Posted: Friday, August 26, 2011 7:01 pm
HOLLYWOOD — God bless America, and how’s everybody?
Washington, D.C., had an earthquake Tuesday felt along the Eastern Seaboard just one day after a Colorado quake and a month after temblors in the Midwest. You can imagine people’s reaction in Los Angeles. It’s like they’re giving earthquakes to anybody these days.
Washington, D.C.,’s earthquake prompted an immediate evacuation of all federal office buildings Tuesday. No one’s hurt. The government came to a complete halt at noon and by sundown the United States was debt-free and the budget was balanced.
New York residents panicked when they felt an earthquake for the first time in their lives Tuesday. Their reaction to the 30-second temblor caused everyone on the West Coast to laugh. Southern Californians shake more on our first day at the Betty Ford Center.
President Obama interrupted his golf match Tuesday to get on the phone with FEMA for an earthquake damage assessment. Afterwards he spoke to reporters. He expressed total confidence that he could get in another 18 holes before Hurricane Irene arrives.
Hurricane Irene headed to the Eastern Seaboard with Category Three high winds this week. It arrived in the Carolinas. People driving north to attend the Martin Luther King statue dedication in Washington reported they were getting 500 miles per gallon.
Mexican billionaire Carlos Slim bought up more New York Times stock Tuesday after the stock price plummeted over falling circulation and ad revenue. His actions say it all. The only way to save a liberal newspaper in the Age of Obama is to publish it in Spanish.
Sarah Palin discussed the possibility of entering the presidential race and when she might decide to enter the race in an interview with ABC News on Tuesday. She said that early September is her drop-dead date. Whenever that happens it will be a moose holiday.
President Obama announced cuts in government red tape Tuesday that would allow doctors in rural areas to practice tele-medicine. Not all the regulations are final. Now all the country clubs have to decide whether having an iPhone in your bag counts as a club.
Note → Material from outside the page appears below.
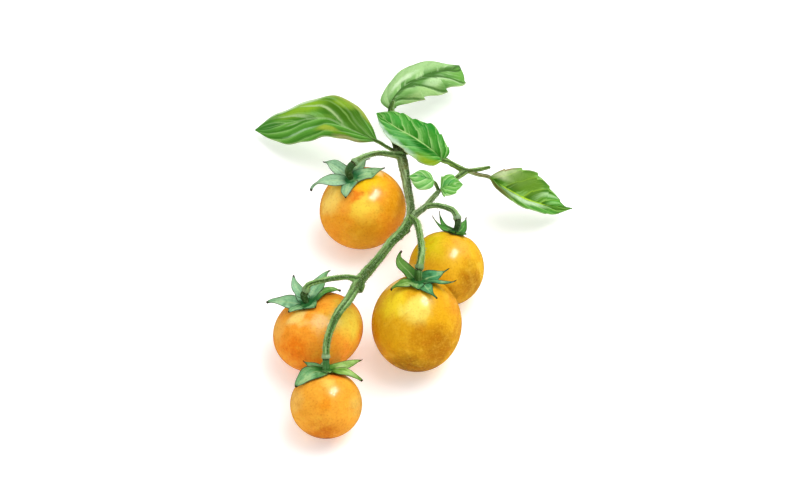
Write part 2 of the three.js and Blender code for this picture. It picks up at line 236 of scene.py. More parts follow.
class Fruit:
    """Where a fruit's skin is, in millimetres."""

    def __init__(self, centre, stalk, girth, tall):
        self.centre = Vector(centre)
        self.up = Vector(stalk).normalized()
        self.right = (Vector((1, 0, 0)) - self.up * self.up.x).normalized()
        self.back = self.up.cross(self.right)
        self.girth, self.tall = girth, tall

    def skin(self, polar):
        """Distance from the stalk's line and height along it, at an angle from the stalk end."""
        radius = self.girth * math.sin(polar)
        hollow = DIMPLE * bell(radius, DIMPLE_SPREAD) if polar < math.pi / 2 else 0
        return radius, self.tall * math.cos(polar) - hollow

    def out(self, bearing):
        """Straight out from the stalk's line, at a bearing round it."""
        return self.right * math.cos(bearing) + self.back * math.sin(bearing)

    def over(self, bearing, polar, lift):
        """A point over the skin, at a bearing round the stalk and an angle from it."""
        out = self.out(bearing)
        normal = out * (math.sin(polar) / self.girth) + self.up * (math.cos(polar) / self.tall)
        radius, height = self.skin(polar)
        return self.centre + out * radius + self.up * height + normal.normalized() * lift


fruits = {number: Fruit(*form) for number, form in FRUIT_FORMS.items()}

# Points along each twig's middle, its radii from first to last, the fruit that it bears, its own green, which
# of its sides gets the painted shade, and how brown its bark is. For a fruit: its number, the knuckle's distance
# from the twig's end, and the colours of the ring before the knuckle and of the neck after it.
FORK = (-1, -2, 25)  # where the upper stalks leave the stem
LOWER_FORK = (-17.5, -31.5, 28.5)
TWIGS = [
    # The main stem.
    ([(-5, 31.5, 21), (-4, 28.5, 21), (-3, 22, 21.5), (-2, 13.5, 22.5), (-1, 4.5, 24), FORK],
     [1.6, 1.75, 1.5, 1.4, 1.35, 1.5], None, "76875a", 1, 1.4),
    # The lower stem, which ends at fruit 5.
    ([FORK, (-4, -9, 26), (-7, -13, 26.5), (-11.5, -21.5, 27.5), LOWER_FORK,
      (-21.5, -41, 29.5), (-24.5, -46, 29.5), (-26.5, -50.5, 28.5), (-28, -54.5, 26.5), (-28.5, -57.5, 23.5)],
     [1.6, 1.65, 1.6, 1.5, 1.5, 1.8, 1.8, 1.6, 1.45, 1.3, 1.2, 1.15, 1.15], (5, 3.4, "9fba8c", "447d42"),
     "709a50", 1, 0.6),
    # The stalk of fruit 1.
    ([(-4.5, 28.5, 21.5), (-7.5, 27.5, 23.5), (-11.5, 25.5, 26.5), (-16, 22, 29), (-19, 19, 30),
      (-21, 17, 29.5)],
     [1.2, 1, 0.9, 0.9, 0.95, 1.3, 1.1], (1, 6.2, "86a87a", "0c3c16"), "90b870", 1, 0.6),
    # The stalk of fruit 2.
    ([(4, 4, 24), (6.5, 4.5, 24), (8.5, 4, 24.5), (11.5, 2.5, 25), (13.5, 1, 25)],
     [0.9, 0.9, 0.9, 1, 1.2, 1.05], (2, 3.8, "8aa080", "1a2614"), "7fa862", -1, 0.5),
    # The stalk of fruit 3.
    ([LOWER_FORK, (-22, -31.5, 30), (-30.5, -33.5, 30.5), (-34.5, -34.5, 29.5), (-35.5, -35.5, 27)],
     [1.2, 0.95, 0.9, 0.9, 0.9, 1.25, 1], (3, 4.6, "7d9a6c", "24451e"), "8cb866", 1, 0.5),
    # The stalk of fruit 4.
    ([FORK, (1, -6, 27.5), (2, -14, 31), (2.5, -21, 33.5), (2.5, -27, 35)],
     [1.4, 1.15, 1.1, 1.1, 1.1, 1.2, 1.3], (4, 3.6, "6b8a5c", "3c6a2c"), "6a9644", -1, 0.5),
    # The side branch.
    ([FORK, (1.5, 1, 24.5), (4, 4, 24), (6, 8, 23), (8.5, 13, 21.5)],
     [1.3, 1.1, 1, 0.9, 0.8], None, "7a9260", -1, 0.9),
    # The leaf stalk, under the middle leaf.
    ([(-4, 30, 21), (-1, 32, 20.5), (4, 32, 20), (9, 30, 19.5), (13.5, 27, 18.8), (18, 25, 18), (22, 26.5, 17),
      (26, 28, 16.5)],
     [1.2, 1, 0.9, 0.9, 1, 0.8, 0.55], None, "7ca043", -1, 0.7),
    # Its side twig.
    ([(18, 25, 18), (16.2, 23.5, 17.8), (14.4, 22.2, 17.5)],
     [1, 1, 1, 0.8], None, "86aa58", 1, 0.3),
    # The nub at the lower fork.
    ([LOWER_FORK, (-17.7, -34.2, 28.4), (-17.9, -36, 28.2)],
     [1.6, 1.65, 1.3], None, "6a9048", 1, 0.4),
    # The nub at the upper fork.
    ([(-2.1, -6.4, 24.8), (-2.4, -7, 24.6), (-2.7, -7.8, 24.4)],
     [1.3, 1.25, 0.9], None, "335c30", 1, 0.6),
]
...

President Obama tasked EPA director Lisa Jackson to impose new green restrictions on coal mining last week. It’s an unneeded burden. Coal mines are so clean and neat that last fall’s 33 rescued Chilean miners are suffering from the transition to fresh air.
CBS host Craig Ferguson notified the FBI when someone mailed him an envelope full of white powder Tuesday. He didn’t hesitate to act. Whenever people in show business get mysterious powder in the mail, we inject it into a wrinkle immediately to see if it helps.
Tiger Woods didn’t qualify for the FedEx Cup Championship adding to the PGA Tour ratings woes. The legends need to help. Jack Nicklaus just volunteered to come back and play a few tournaments and Arnold Palmer just offered to start dating pancake waitresses.
The White House vowed Wednesday to end oil company tax write-offs for the cost of exploring for new oil. It’s no surprise. The modern Democratic Party has two articles of faith, that everyone should make the same amount of money and that the oil will find itself.
John Bolton warned Thursday that Libya’s supply of uranium and chemical weapons and shoulder fired anti-aircraft missiles could fall into al-Qaeda hands. Warning about the possibility of weapons of mass destruction in a Mideast country is the first step on the way to sending U.S. troops to secure the country. Republicans recite it like the alphabet.